Villaret, believing that the stronger British fleet would destroy his own 12 ships of the line, ordered his force to fall back to the inshore anchorage off Groix, hoping to take shelter in the protected coastal waters. Several of his ships were too slow however, falling behind so that early in the morning of 23 June the rearmost ships of his fleet were caught by the British vanguard, overhauled one by one and brought to battle. Although Villaret fought a determined rearguard action, three French ships were captured, all with very heavy casualties, and the remainder of the French fleet was left scattered across miles of coastline. In this position they were highly vulnerable to continued British attack, but after only a few hours engagement, concerned that his ships might be wrecked on the rocky coastline, Bridport called off the action and allowed Villaret to regroup inshore and return to Brest.
Although the battle was a British victory, there was criticism of Bridport's rapid withdrawal. British historians have subsequently considered that a unique opportunity to destroy the French Atlantic fleet had been lost. The invasion at Quiberon ended in disaster a month later, although Bridport remained at sea in the region until September. The French fleet by contrast was trapped in the port of Lorient where food supplies ran out, forcing Villaret to discharge many of his ships' crews. As a result, most ships did not return to Brest until the winter and were consequently unable to threaten British control of the French coastline for the remainder of the year. Several French captains were court-martialed following the battle, with two dismissed from the Navy for disobeying orders.

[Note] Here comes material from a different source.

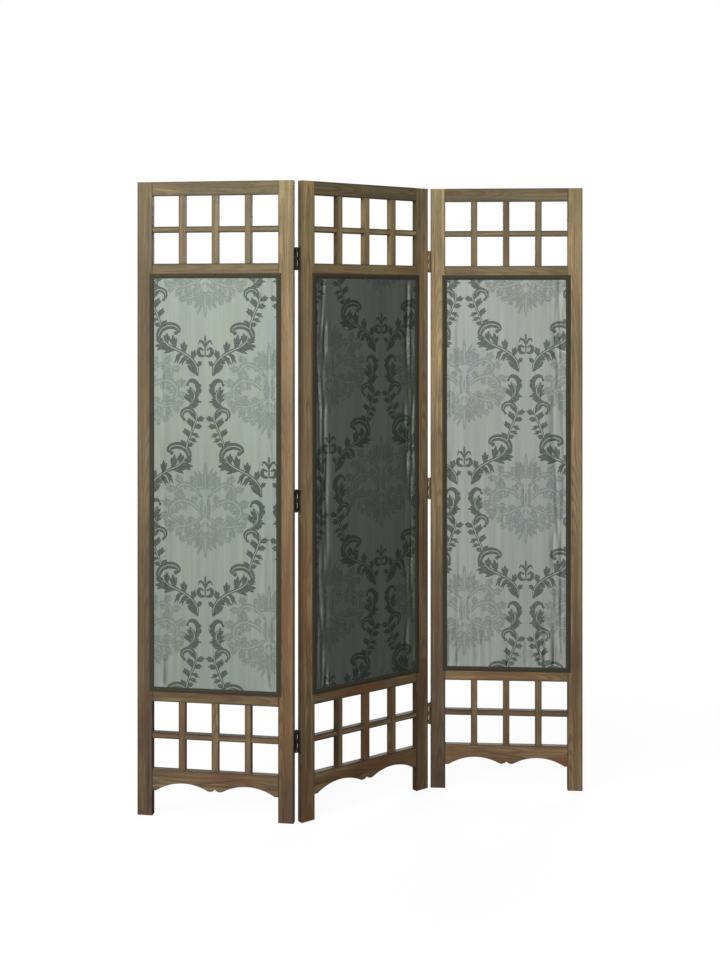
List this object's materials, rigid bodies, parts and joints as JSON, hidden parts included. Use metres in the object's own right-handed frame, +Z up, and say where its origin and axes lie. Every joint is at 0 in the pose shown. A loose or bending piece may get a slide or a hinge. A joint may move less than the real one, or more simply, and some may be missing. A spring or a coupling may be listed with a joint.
{
  "type": "folding room divider screen",
  "caption": "Tall zigzag folding screen of hinged timber panels, each with lattice ends, a scalloped apron and a stretched damask cloth centre.",
  "frame": {"origin": "middle of the standing screen's bounding box, on the floor", "axes": "+Z up, front towards -Y, +X from the left panel to the right panel"},
  "size_m": [1.2268, 0.2756, 1.7],
  "materials": {
    "washed_timber": "grey-brown washed, open grain",
    "damask_cloth": "satin damask",
    "dark_braid": "corded upholstery braid",
    "dark_bronze": "oil-rubbed",
    "antique_brass": "aged",
    "staple_steel": "plain"
  },
  "bodies": {
    "left_panel": {"left_stile_outer": "washed_timber", "left_stile_hinge": "washed_timber", "left_top_rail": "washed_timber", "left_upper_rail": "washed_timber", "left_lower_rail": "washed_timber", "left_apron": "washed_timber", "left_upper_bars": "washed_timber", "left_upper_crossbar": "washed_timber", "left_lower_bars": "washed_timber", "left_lower_crossbar": "washed_timber", "left_cloth": "damask_cloth", "left_braid": "dark_braid", "left_staples": "staple_steel", "left_hinge_low_panel_leaf": "dark_bronze", "left_hinge_mid_panel_leaf": "dark_bronze", "left_hinge_top_panel_leaf": "dark_bronze", "left_hinge_panel_screws": "dark_bronze"},
    "middle_panel": {"middle_stile_left": "washed_timber", "middle_stile_right": "washed_timber", "middle_top_rail": "washed_timber", "middle_upper_rail": "washed_timber", "middle_lower_rail": "washed_timber", "middle_apron": "washed_timber", "middle_upper_bars": "washed_timber", "middle_upper_crossbar": "washed_timber", "middle_lower_bars": "washed_timber", "middle_lower_crossbar": "washed_timber", "middle_cloth": "damask_cloth", "middle_braid": "dark_braid", "middle_staples": "staple_steel", "left_hinge_low_centre_leaf": "dark_bronze", "left_hinge_mid_centre_leaf": "dark_bronze", "left_hinge_top_centre_leaf": "dark_bronze", "left_hinge_centre_screws": "dark_bronze", "left_hinge_pins": "dark_bronze", "right_hinge_low_centre_leaf": "antique_brass", "right_hinge_mid_centre_leaf": "antique_brass", "right_hinge_top_centre_leaf": "antique_brass", "right_hinge_centre_screws": "antique_brass", "right_hinge_pins": "antique_brass"},
    "right_panel": {"right_stile_hinge": "washed_timber", "right_stile_outer": "washed_timber", "right_top_rail": "washed_timber", "right_upper_rail": "washed_timber", "right_lower_rail": "washed_timber", "right_apron": "washed_timber", "right_upper_bars": "washed_timber", "right_upper_crossbar": "washed_timber", "right_lower_bars": "washed_timber", "right_lower_crossbar": "washed_timber", "right_cloth": "damask_cloth", "right_braid": "dark_braid", "right_staples": "staple_steel", "right_hinge_low_panel_leaf": "antique_brass", "right_hinge_mid_panel_leaf": "antique_brass", "right_hinge_top_panel_leaf": "antique_brass", "right_hinge_panel_screws": "antique_brass"}
  },
  "joints": [
    {"name": "left_fold", "type": "hinge", "parent": "middle_panel", "child": "left_panel", "pos_m": [-0.18407, -0.11743, 0.85], "axis": [0, 0, 1], "range_deg": [-135.7, 44.3]},
    {"name": "right_fold", "type": "hinge", "parent": "middle_panel", "child": "right_panel", "pos_m": [0.18197, 0.11698, 0.85], "axis": [0, 0, 1], "range_deg": [-140.7, 39.3]}
  ]
}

The first two years of the French Revolutionary Wars had seen the French Atlantic Fleet, based principally at the Breton harbour of Brest suffer a series of setbacks. The febrile atmosphere in France following the French Revolution was reflected in the fleet, which suffered a mutiny in September 1793 followed by a purge of suspected anti-republicans which resulted in the death or imprisonment of a number of experienced commanders. In May 1794, the French fleet sallied out into the Atlantic to protect an incoming grain convoy from the United States and was attacked by the British Channel Fleet at the battle of the Glorious First of June, losing seven ships although the convoy was saved. In the winter of 1794–1795, five more French ships were lost in a disastrous sortie in the middle of the Atlantic winter storm season known as the Croisière du Grand Hiver. By the spring of 1795, the British Channel Fleet was in the ascendency, enforcing a distant blockade of the French naval base.
In May 1795, with much of the winter's damage repaired, the French commander Admiral Villaret de Joyeuse sent a squadron of three ships of the line and several frigates under Contre-Admiral Jean Gaspard Vence to Bordeaux with orders to escort a convoy of merchant ships carrying wine and brandy to Brest. On 8 June, as Vence's convoy passed the fortified island of Belle Île on the southern Breton coast they were discovered by a British battle squadron of five ships of the line and two frigates under Vice-Admiral William Cornwallis. Vence ordered his outnumbered ships to shelter under the batteries of Belle Île, and after a brief skirmish Cornwallis withdrew his forces and eight captured merchant ships. While Cornwallis was escorting his prizes to the mouth of the Channel, Vence sailed out of the Belle Île anchorage and discovered on 15 June that the main force of the Atlantic fleet had sailed to rescue him, a mission ordered by government over the objections of the fleet's officers that Vence would be able to easily extricate himself from the anchorage due to the proximity of the port of Lorient.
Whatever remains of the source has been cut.